My wife is a Francophile, which kind of makes me one too.  While we both love foreign films, we tend to focus of French films and while I wouldn't call myself an expert, I've seen more movies in French than your average American filmgoer. And then some.

Which brings me to the French New Wave in general and Jean Luc Godard in specific. Godard was, perhaps, the waviest of the New Wave and his films are often challenging and equally rewarding.
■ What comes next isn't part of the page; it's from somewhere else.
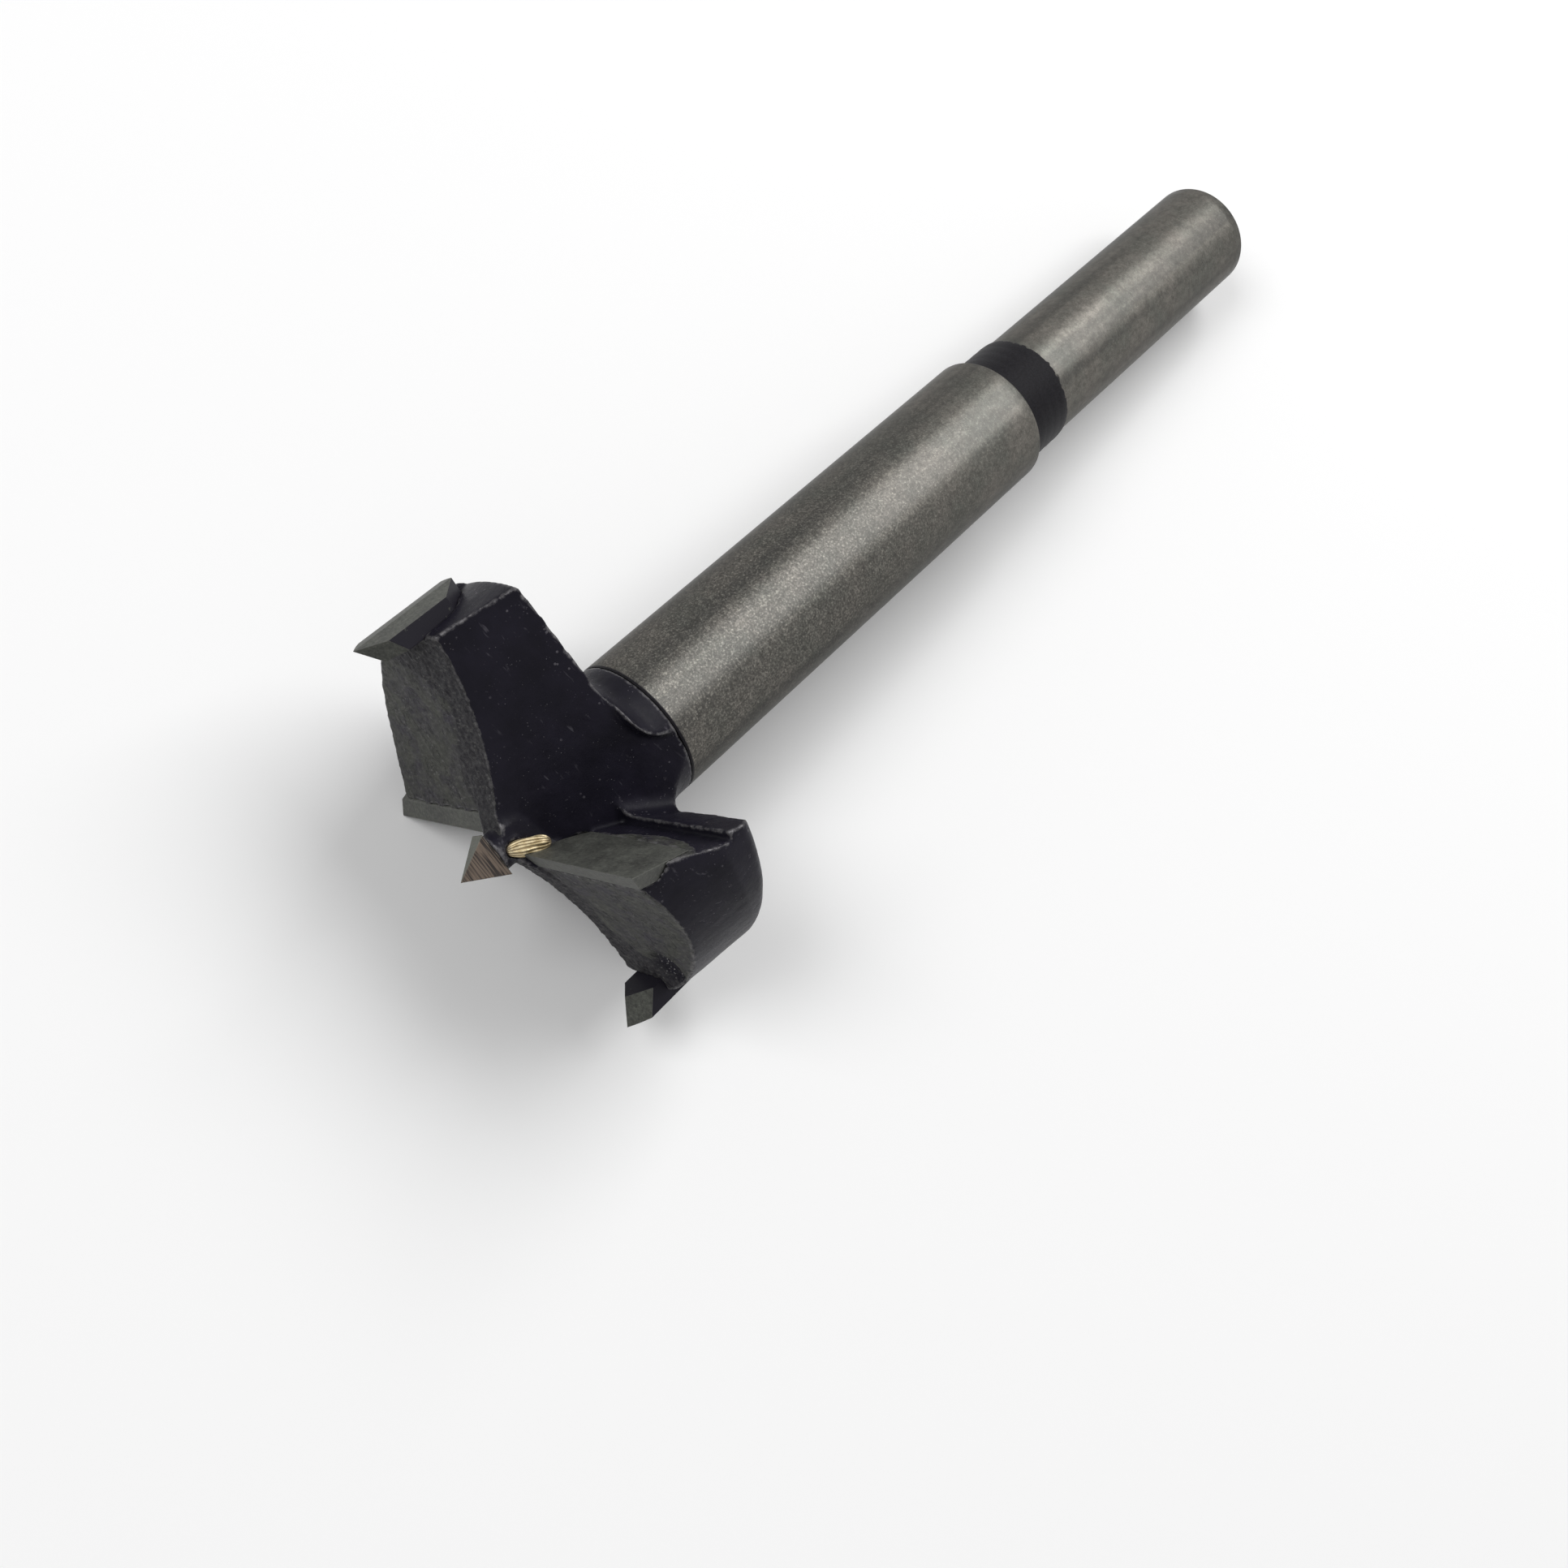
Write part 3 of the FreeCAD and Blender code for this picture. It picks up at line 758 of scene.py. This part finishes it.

He loved to push the boundaries of traditional cinema, while simultaneously embracing many of the traditions (or at least quoting them, and bending them, and subverting them).

Band of Outsiders is likely his most accessible film as it is a wonderful re-imagining of the traditional gangster film filled with lots of humor, some amazing set pieces, and a dance sequence that greatly influenced Pulp Fiction's famous dance (the film name itself was used for Quentin Tarantino's production company).

Criterion is releasing Band of Outsiders in high definition with their usual slew of great extras.  Those include a visual glossary of references, interviews with Coutard and Anna Karina, excepts from a documentary featuring Godard discussing the New Wave, a short film featuring Godard and some of the cast, and a booklet featuring an essay by Joshua Clover and an interview with the director.  All of that and more make Band of Outsiders my Pick of the Week, and you can read my review of it. 

Also out this week that looks interesting:

30 Rock: Season Seven: I live in the sticks and we don't get NBC through our antennae so I'm looking forward to catching this show's final season.

Mama: A big budget, star-studded horror film produced by Guillermo del Toro.  I'm there.

Barrymore: A one man show starring Christopher Plummer about John Barrymore. I don't know a lot about Barrymore but I know enough about the name to make me interested in this.

Jack Reacher: Tom Cruise does what Tom Cruise seems to do these days.  That is act like Tom Cruise in a big, action thriller.  Its a big popcorn movie worth seeing on a lazy afternoon when you aren't expecting more than some mindless fun.